I have an infinite set of possible nodes $V$ and a "root node" $r \in V$. I would like to maintain a directed graph with the invariant that all nodes in the graph are reachable from $r$. That is, the graph starts with a set of nodes $\{r\} \subset V$ and arcs $\varnothing \subset V^2$, and the allowed operations are as follows:
- Query the number of nodes reachable from $r$.
- Create an arc from a node $u$ in the graph to a node $v$ not in the graph (if it helps, you can assume that $v$ has never been in the graph), adding $v$ to the graph in the process.
- Create an arc from a node $u$ in the graph to a node $v$ also in the graph.
- Delete an arc $(u, v)$ from the graph, in the process deleting all nodes and arcs now unreachable from $r$ (or, equivalently, doing nothing else, as long as the assumption on (2) holds about new nodes never having previously been in the graph, and if (1) can still be implemented efficiently).
An ideal solution would be constant-time for (1), (2), and (3); and for (4), the time complexity would be proportional to the number of nodes deleted. It is trivial to implement a data structure that is constant-time for (1), (2), and (3) with time complexity of (4) proportional to the number of all nodes in the graph at the time; I do not consider that a successful solution for this theoretical question.
I found Alexander Svozil's 2018 answer about dynamic connectivity, which cites (among others) this paper:
Decremental Strongly-Connected Components and Single-Source Reachability in Near-Linear Time - Aaron Bernstein, Maximilian Probst, Christian Wulff-Nilsen -https://arxiv.org/abs/1901.03615 - accepted at STOC 2019
This seems close to what I want, but it's only decremental and not fully dynamic as my setting is here. The cited papers about the fully dynamic setting seem to be just theoretical lower bounds and not actual algorithms; does this mean that this data structure cannot be made efficient? Crucially, though, my setting is slightly different from that framing of fully dynamic strongly connected-components and single-source reachability: in that problem, an arc could be deleted which affects reachability of many nodes, and then immediately re-added to make all those nodes reachable again. In my setting, those nodes are gone, and any new arcs must build up gradually rather than making many nodes reachable all at once. This seems to suggest to me that my setting could possibly be more similar to the decremental setting than the fully dynamic one, but I don't understand the details here nearly well enough to tell whether that's the case; hence my question.

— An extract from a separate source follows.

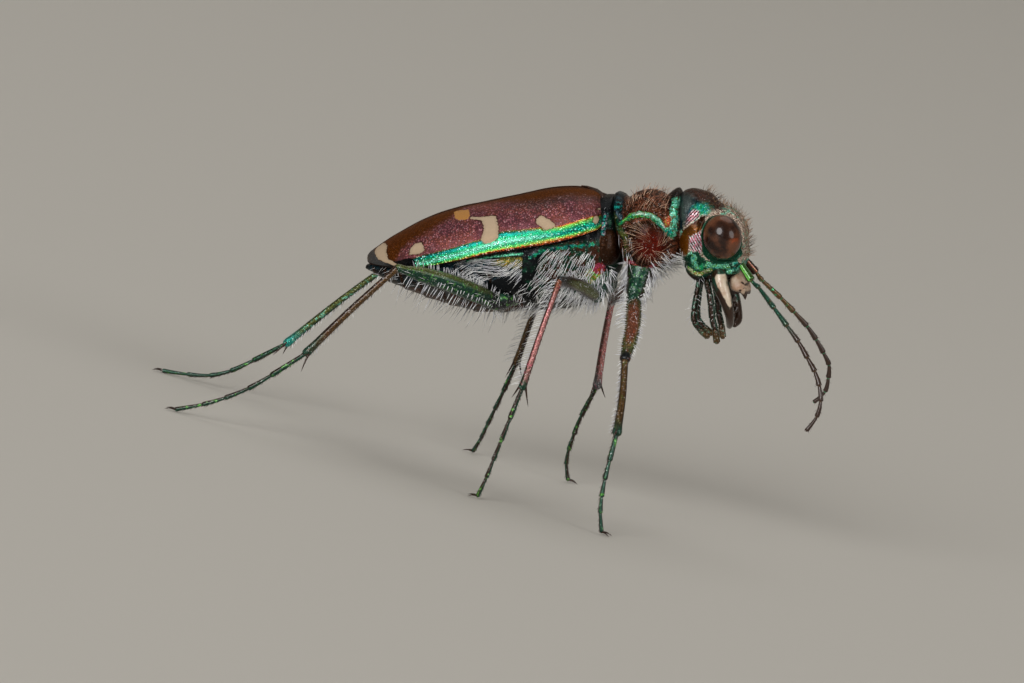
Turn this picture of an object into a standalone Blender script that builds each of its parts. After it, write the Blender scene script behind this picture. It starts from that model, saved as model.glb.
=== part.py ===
"""A tiger beetle at life size, standing high on its six legs with its head raised.

The body is modelled level, in its own frame, and then pitched up over the floor.
The legs are modelled where they stand. +X is the way the beetle faces, +Y its left side
and +Z up from the floor. All sizes are in millimetres until the last step, which turns
them into metres.
"""

import math

import bmesh
import bpy
from mathutils import Matrix, Vector

METRE_PER_MM = 0.001

# Clearance between two pieces that touch
GAP = 0.2

# How the level body is set over the floor: its frame's origin is the waist
BODY_PITCH = math.radians(15.9)
WAIST = Vector((2.06, 0.0, 9.51))

# Moves the finished model so that the middle of its outer box stands over the origin
TO_MIDDLE = Vector((0.79, 0.03, 0.0))

# Thickness of a wing case, and of the thinnest limb that stands alone
SHELL = 0.5
LIMB = 0.5

BODY_PLACE = Matrix.Translation(WAIST) @ Matrix.Rotation(-BODY_PITCH, 4, "Y")

RIGHT, LEFT = -1, 1
SIDE_NAMES = {RIGHT: "right", LEFT: "left"}

# Wing cases, in a frame that slopes down to the rear from their base.
# Each row: way back, height of the side edge, height of the crown, half width
ELYTRA_ORIGIN = Vector((-0.05, 0.0, 0.17))
ELYTRA_SLOPE = math.radians(10.5)
ELYTRA_ROWS = (
    (0.00, 0.12, 1.08, 1.25),
    (0.15, 0.02, 1.24, 1.72),
    (0.45, -0.03, 1.40, 1.95),
    (1.00, -0.09, 1.55, 2.12),
    (1.80, -0.14, 1.63, 2.25),
    (2.90, -0.18, 1.61, 2.38),
    (4.10, -0.17, 1.59, 2.46),
    (5.10, -0.14, 1.56, 2.44),
    (6.10, -0.10, 1.42, 2.27),
    (6.90, -0.03, 1.19, 1.95),
    (7.50, 0.08, 0.98, 1.52),
    (8.00, 0.20, 0.76, 1.02),
    (8.30, 0.29, 0.62, 0.60),
    (8.43, 0.36, 0.50, 0.24),
)

# Trunk pieces, in the level body frame.
# Each row: place of the back line, place of the belly line, half width, where it is widest
# from belly (-1) to back (1)
MESOTHORAX_ROWS = (
    ((0.32, 0.92), (0.46, -0.80), 0.80, 0.0),
    ((0.20, 1.20), (0.44, -1.16), 1.16, -0.1),
    ((0.00, 1.24), (0.20, -1.62), 1.42, -0.1),
    ((-0.28, 1.21), (-0.20, -2.14), 1.62, -0.1),
)
METATHORAX_ROWS = (
    ((-0.20, 1.21), (-0.10, -2.06), 1.58, -0.1),
    ((-0.45, 1.18), (-0.40, -2.32), 1.74, -0.1),
    ((-0.90, 1.10), (-0.90, -2.56), 1.98, 0.0),
    ((-1.60, 0.90), (-1.60, -2.68), 2.13, 0.1),
    ((-2.30, 0.72), (-2.40, -2.72), 2.18, 0.2),
    ((-2.62, 0.62), (-2.90, -2.74), 2.18, 0.25),
)
ABDOMEN_ROWS = (
    ((-2.75, 0.60), (-3.02, -2.74), 2.15, 0.3),
    ((-3.60, 0.45), (-3.80, -2.80), 2.16, 0.3),
    ((-4.40, 0.25), (-4.60, -2.77), 2.14, 0.3),
    ((-5.20, 0.05), (-5.40, -2.56), 2.05, 0.3),
    ((-6.00, -0.20), (-6.20, -2.30), 1.90, 0.3),
    ((-6.80, -0.50), (-7.00, -2.00), 1.60, 0.3),
    ((-7.50, -0.85), (-7.65, -1.70), 1.22, 0.3),
    ((-8.05, -1.05), (-8.15, -1.46), 0.78, 0.2),
    ((-8.42, -1.14), (-8.46, -1.32), 0.34, 0.0),
)
PROTHORAX_ROWS = (
    ((0.18, 1.18), (0.46, -0.70), 1.08, 0.2),
    ((0.28, 1.31), (0.50, -1.00), 1.27, 0.2),
    ((0.52, 1.26), (0.64, -1.20), 1.36, 0.1),
    ((0.74, 1.19), (0.80, -1.38), 1.44, 0.0),
    ((1.09, 1.37), (1.05, -1.52), 1.56, -0.1),
    ((1.54, 1.41), (1.50, -1.52), 1.58, -0.1),
    ((1.92, 1.28), (1.90, -1.34), 1.46, -0.1),
    ((2.12, 1.30), (2.15, -1.18), 1.30, 0.0),
    ((2.40, 1.45), (2.42, -1.05), 1.24, 0.1),
    ((2.50, 1.34), (2.50, -0.92), 1.10, 0.1),
)
HEAD_ROWS = (
    ((2.30, 0.75), (2.35, -0.55), 0.72, 0.0),
    ((2.68, 1.12), (2.60, -0.98), 1.02, 0.0),
    ((2.80, 1.38), (2.62, -1.24), 1.18, 0.1),
    ((3.07, 1.41), (2.70, -1.52), 1.28, 0.1),
    ((3.50, 1.26), (2.92, -1.72), 1.32, 0.1),
    ((3.84, 0.97), (3.20, -1.84), 1.28, 0.1),
    ((4.29, 0.78), (3.50, -1.86), 1.20, 0.2),
    ((4.60, 0.48), (3.80, -1.82), 1.14, 0.2),
    ((4.74, 0.05), (4.08, -1.74), 1.08, 0.1),
    ((4.77, -0.45), (4.28, -1.64), 1.00, 0.0),
    ((4.73, -0.92), (4.40, -1.54), 0.88, 0.0),
    ((4.64, -1.22), (4.46, -1.45), 0.62, 0.0),
)
LABRUM_ROWS = (
    ((4.72, -1.36), (4.36, -1.60), 0.62, 0.0),
    ((4.84, -1.62), (4.34, -1.80), 0.78, 0.0),
    ((4.86, -1.92), (4.38, -2.02), 0.80, 0.0),
    ((4.78, -2.14), (4.44, -2.16), 0.62, 0.0),
)
LABRUM_TOOTH_LENGTH = 0.24
LABRUM_TOOTH_SPACING = 0.36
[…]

For context, this is just a simplified version of the problem of garbage collection (GC): dynamically allocate/modify/deallocate objects that may point to other objects, and continuously free memory used by objects that become unreachable. I understand that garbage collection is a well-studied topic, but I'm having trouble finding the answer to my specific theoretical question here. For instance, Wikipedia describes the two most common GC strategies:
- Tracing implements arc deletion by periodically doing graph search from $r$, then deleting all nodes not found by the search. This visits all nodes in the graph, not just the deleted ones, so it seems that it could revisit many nodes over and over while not deleting them. This is similar the "trivial" solution I mentioned above, which I do not consider sufficiently performant (in a theoretical sense, not a practical sense).
- Reference counting doesn't fully solve this problem in the presence of cycles.
Thus, my question is: How can I efficiently implement this dynamic graph data structure? Or, where can I find a rigorous argument that it is not possible?